--- Input ---

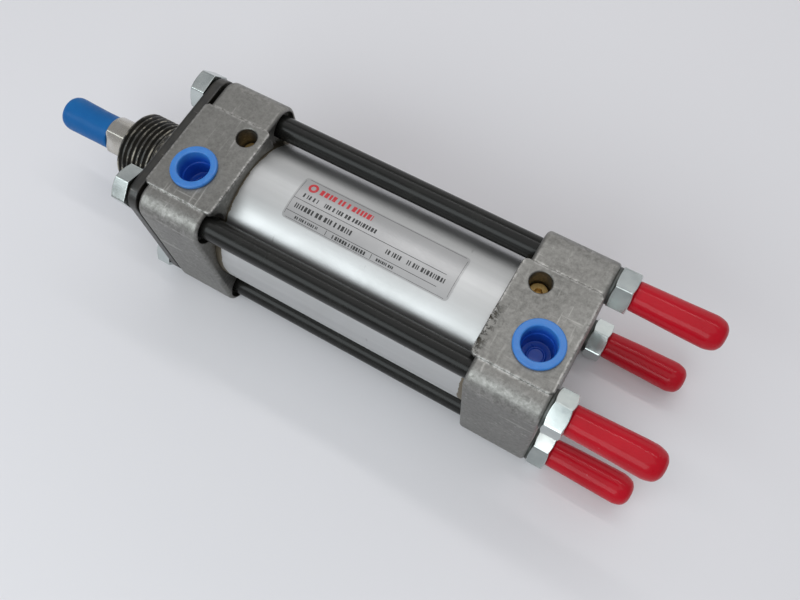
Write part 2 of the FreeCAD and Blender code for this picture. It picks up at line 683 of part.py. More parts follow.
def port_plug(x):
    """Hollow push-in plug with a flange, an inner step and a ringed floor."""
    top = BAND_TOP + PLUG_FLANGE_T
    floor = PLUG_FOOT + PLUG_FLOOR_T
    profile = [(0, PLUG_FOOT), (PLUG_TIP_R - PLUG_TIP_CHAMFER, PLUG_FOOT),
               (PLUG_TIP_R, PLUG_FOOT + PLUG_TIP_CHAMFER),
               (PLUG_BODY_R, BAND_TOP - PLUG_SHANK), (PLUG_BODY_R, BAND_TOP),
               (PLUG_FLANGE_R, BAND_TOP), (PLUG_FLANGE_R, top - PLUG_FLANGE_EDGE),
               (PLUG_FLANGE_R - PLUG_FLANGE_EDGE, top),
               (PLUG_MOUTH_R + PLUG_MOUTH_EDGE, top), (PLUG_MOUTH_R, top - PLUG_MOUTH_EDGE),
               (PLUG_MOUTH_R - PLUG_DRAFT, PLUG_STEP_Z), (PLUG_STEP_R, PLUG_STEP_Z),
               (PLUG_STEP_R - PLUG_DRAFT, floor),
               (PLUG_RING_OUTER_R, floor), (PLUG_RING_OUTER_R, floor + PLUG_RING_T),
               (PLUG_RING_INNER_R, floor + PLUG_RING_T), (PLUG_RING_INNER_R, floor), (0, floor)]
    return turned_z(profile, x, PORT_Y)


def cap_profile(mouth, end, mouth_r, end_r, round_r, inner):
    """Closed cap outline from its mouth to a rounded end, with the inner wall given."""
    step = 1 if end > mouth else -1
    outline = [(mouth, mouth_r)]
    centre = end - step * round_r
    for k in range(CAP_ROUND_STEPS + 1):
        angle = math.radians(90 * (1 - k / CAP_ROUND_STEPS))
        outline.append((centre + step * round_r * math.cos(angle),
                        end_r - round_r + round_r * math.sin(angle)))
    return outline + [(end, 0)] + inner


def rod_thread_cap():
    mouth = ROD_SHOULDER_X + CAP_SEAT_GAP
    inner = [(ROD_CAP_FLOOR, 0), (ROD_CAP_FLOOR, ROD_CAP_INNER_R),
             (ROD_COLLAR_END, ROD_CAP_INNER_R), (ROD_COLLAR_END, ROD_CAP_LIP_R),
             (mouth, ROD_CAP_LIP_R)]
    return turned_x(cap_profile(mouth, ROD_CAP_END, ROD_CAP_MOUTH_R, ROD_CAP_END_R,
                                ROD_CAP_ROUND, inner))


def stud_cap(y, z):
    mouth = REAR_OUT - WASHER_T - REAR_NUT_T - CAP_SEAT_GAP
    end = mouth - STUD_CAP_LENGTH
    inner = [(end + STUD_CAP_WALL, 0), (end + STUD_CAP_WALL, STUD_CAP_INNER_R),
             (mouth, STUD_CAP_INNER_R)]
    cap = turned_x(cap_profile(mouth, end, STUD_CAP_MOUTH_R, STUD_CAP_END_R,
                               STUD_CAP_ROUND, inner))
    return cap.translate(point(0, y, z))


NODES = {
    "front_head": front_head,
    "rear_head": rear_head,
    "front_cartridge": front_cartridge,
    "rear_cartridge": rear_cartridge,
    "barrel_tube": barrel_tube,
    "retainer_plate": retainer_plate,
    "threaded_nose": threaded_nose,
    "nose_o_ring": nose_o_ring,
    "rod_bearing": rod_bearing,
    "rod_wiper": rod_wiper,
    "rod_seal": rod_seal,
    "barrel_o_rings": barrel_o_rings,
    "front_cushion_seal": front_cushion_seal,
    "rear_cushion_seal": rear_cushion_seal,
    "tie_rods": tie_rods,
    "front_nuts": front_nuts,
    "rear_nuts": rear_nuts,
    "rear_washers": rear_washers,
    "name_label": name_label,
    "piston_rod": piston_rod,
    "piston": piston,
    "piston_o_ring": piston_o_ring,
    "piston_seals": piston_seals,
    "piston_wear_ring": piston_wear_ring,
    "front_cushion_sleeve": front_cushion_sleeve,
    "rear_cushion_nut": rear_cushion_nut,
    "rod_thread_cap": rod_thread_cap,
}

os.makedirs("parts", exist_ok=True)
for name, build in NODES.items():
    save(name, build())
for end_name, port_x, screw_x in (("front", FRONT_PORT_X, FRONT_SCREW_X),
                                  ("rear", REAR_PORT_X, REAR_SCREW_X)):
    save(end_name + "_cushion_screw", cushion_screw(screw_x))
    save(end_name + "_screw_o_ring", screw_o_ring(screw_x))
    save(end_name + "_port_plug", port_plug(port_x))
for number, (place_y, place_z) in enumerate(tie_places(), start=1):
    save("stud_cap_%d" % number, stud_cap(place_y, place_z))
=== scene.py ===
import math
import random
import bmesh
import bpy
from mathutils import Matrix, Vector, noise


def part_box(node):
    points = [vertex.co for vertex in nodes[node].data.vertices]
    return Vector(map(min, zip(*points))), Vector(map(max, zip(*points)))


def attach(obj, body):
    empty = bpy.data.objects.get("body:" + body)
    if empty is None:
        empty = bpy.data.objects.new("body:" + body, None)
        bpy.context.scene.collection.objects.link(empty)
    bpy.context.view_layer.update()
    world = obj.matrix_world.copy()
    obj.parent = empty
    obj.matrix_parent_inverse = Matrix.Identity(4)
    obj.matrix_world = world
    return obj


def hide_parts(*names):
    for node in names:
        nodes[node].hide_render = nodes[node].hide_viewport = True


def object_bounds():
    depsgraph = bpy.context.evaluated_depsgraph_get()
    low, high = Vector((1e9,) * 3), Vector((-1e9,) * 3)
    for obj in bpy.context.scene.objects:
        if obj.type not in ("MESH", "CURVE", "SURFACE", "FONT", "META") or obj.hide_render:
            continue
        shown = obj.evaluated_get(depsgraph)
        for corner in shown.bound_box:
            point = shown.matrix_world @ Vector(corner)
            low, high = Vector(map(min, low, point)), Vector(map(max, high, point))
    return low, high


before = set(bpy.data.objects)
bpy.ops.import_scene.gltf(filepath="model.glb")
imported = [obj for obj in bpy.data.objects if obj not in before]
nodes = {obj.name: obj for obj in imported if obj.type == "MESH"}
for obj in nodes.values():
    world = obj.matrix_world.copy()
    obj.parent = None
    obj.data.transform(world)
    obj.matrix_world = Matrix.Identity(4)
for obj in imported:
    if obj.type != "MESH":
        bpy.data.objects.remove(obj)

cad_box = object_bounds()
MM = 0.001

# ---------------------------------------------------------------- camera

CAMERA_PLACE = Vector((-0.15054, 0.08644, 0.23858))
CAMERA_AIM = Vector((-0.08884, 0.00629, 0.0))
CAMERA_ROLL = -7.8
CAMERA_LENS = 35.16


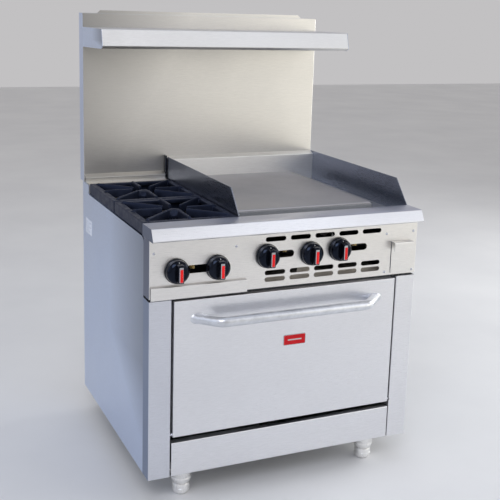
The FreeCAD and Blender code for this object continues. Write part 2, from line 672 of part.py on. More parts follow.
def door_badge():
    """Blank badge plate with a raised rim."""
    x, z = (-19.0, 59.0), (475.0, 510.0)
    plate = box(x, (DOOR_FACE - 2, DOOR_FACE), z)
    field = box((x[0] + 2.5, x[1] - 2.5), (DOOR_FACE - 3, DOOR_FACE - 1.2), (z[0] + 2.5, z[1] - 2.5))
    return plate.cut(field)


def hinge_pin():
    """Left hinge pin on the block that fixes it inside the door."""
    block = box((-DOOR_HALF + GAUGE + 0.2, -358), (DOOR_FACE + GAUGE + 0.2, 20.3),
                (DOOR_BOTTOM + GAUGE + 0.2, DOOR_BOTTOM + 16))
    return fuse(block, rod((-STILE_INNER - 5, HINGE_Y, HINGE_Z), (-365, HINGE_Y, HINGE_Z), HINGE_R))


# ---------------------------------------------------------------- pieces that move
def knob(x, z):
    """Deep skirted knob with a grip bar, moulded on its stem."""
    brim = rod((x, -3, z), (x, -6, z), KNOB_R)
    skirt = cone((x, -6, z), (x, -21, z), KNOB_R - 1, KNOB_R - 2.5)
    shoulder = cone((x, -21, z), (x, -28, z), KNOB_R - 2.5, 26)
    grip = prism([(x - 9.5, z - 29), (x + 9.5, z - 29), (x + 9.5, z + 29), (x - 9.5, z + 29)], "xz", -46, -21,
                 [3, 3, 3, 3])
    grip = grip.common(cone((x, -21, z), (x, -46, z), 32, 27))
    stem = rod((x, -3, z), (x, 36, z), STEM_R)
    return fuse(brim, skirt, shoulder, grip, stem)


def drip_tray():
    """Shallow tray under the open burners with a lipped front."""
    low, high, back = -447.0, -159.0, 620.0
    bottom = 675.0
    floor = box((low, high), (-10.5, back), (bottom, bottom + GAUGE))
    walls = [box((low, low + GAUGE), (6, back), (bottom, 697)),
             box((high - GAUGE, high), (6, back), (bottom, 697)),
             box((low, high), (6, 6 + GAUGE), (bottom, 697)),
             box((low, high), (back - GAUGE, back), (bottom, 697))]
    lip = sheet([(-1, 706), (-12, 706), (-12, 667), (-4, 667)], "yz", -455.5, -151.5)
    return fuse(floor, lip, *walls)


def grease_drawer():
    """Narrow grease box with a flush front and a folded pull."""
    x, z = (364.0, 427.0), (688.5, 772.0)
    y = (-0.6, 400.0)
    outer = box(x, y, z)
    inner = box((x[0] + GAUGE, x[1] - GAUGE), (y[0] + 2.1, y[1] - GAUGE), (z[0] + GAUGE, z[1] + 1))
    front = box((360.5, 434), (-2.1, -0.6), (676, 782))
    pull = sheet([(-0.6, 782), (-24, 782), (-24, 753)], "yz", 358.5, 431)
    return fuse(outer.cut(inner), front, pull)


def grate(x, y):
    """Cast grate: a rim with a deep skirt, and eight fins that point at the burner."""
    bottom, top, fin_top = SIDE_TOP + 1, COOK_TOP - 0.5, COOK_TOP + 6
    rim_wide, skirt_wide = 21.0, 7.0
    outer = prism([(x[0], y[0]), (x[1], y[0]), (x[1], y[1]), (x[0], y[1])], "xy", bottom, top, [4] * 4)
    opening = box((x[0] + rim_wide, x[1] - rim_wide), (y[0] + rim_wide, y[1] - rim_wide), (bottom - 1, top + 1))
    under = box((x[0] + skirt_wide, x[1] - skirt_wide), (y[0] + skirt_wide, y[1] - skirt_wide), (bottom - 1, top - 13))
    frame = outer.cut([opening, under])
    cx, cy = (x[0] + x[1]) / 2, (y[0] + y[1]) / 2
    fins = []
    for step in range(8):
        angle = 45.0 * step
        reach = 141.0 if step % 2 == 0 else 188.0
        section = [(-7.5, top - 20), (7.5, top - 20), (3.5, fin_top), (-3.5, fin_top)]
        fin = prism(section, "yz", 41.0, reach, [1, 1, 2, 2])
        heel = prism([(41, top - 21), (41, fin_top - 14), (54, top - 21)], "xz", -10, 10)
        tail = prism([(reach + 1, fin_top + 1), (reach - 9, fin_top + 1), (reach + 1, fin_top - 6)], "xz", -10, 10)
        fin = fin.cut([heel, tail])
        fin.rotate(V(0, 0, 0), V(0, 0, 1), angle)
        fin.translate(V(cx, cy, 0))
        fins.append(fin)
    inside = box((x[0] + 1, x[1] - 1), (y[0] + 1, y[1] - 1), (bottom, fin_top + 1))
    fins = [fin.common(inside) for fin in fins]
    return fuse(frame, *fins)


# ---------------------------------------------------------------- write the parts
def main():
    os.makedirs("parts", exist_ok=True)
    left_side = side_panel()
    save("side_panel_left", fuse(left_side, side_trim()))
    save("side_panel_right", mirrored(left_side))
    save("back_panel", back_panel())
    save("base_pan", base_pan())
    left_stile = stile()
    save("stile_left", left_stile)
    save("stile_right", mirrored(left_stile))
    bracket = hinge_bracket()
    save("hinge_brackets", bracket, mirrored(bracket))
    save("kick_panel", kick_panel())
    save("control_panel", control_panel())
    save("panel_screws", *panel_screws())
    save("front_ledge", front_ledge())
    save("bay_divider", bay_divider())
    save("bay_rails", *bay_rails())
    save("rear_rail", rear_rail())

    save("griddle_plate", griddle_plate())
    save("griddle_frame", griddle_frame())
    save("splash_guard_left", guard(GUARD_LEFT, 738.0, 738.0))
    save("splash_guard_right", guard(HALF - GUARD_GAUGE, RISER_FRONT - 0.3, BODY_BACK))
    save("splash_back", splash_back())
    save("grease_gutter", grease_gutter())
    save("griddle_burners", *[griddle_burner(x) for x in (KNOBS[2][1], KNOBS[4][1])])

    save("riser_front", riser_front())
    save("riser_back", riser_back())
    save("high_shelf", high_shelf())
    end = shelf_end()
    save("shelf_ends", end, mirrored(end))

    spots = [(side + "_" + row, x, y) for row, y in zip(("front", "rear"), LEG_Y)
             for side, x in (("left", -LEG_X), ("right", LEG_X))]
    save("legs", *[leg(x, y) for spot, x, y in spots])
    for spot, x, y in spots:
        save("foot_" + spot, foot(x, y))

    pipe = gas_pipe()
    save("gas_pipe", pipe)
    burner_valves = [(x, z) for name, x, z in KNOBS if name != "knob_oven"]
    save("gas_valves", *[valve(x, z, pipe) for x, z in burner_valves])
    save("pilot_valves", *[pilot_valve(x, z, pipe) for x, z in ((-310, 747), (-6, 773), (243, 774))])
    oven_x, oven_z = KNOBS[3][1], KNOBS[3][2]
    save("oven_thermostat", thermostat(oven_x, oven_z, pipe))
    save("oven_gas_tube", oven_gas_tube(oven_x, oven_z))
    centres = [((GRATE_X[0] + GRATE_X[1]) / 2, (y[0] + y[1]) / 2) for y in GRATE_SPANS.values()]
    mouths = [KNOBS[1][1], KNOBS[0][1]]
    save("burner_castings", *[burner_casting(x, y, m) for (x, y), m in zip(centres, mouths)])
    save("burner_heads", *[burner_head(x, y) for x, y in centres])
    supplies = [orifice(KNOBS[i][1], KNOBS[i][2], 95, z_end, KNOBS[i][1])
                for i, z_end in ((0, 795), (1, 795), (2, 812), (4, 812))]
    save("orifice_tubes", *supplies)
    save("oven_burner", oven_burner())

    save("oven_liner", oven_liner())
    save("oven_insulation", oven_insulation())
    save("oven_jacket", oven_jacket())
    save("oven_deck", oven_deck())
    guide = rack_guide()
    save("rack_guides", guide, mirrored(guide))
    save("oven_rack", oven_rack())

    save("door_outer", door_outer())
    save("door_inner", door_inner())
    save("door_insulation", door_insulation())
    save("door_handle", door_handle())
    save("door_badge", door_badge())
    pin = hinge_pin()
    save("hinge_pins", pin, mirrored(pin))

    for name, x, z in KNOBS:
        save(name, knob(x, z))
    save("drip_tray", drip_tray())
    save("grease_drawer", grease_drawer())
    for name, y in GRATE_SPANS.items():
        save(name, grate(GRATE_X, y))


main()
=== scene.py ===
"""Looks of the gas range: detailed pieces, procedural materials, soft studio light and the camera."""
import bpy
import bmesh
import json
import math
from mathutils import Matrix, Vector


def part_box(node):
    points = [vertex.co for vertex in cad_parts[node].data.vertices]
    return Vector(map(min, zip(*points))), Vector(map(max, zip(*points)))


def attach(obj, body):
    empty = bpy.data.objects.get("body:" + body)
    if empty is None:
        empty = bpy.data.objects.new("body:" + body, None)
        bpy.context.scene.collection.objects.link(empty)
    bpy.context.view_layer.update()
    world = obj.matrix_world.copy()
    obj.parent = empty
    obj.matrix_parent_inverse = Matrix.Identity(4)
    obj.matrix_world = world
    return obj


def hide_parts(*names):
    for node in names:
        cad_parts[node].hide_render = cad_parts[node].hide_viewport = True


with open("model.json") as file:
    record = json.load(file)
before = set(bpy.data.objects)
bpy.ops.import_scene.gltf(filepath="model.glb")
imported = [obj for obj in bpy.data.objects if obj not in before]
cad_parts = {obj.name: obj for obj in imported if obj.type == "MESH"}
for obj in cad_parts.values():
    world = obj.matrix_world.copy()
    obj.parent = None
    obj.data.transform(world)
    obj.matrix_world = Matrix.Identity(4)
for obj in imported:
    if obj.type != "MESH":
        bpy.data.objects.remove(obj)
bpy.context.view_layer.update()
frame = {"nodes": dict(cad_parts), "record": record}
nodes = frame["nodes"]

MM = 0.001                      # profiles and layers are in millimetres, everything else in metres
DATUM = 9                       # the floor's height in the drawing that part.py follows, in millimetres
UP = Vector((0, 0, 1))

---

Each line from the line with "return low, high" to the line with "CAMERA_LENS = 35.16" is to be echoed exactly; both boundary lines are included, and nothing else is to be output.

    return low, high


before = set(bpy.data.objects)
bpy.ops.import_scene.gltf(filepath="model.glb")
imported = [obj for obj in bpy.data.objects if obj not in before]
nodes = {obj.name: obj for obj in imported if obj.type == "MESH"}
for obj in nodes.values():
    world = obj.matrix_world.copy()
    obj.parent = None
    obj.data.transform(world)
    obj.matrix_world = Matrix.Identity(4)
for obj in imported:
    if obj.type != "MESH":
        bpy.data.objects.remove(obj)

cad_box = object_bounds()
MM = 0.001

# ---------------------------------------------------------------- camera

CAMERA_PLACE = Vector((-0.15054, 0.08644, 0.23858))
CAMERA_AIM = Vector((-0.08884, 0.00629, 0.0))
CAMERA_ROLL = -7.8
CAMERA_LENS = 35.16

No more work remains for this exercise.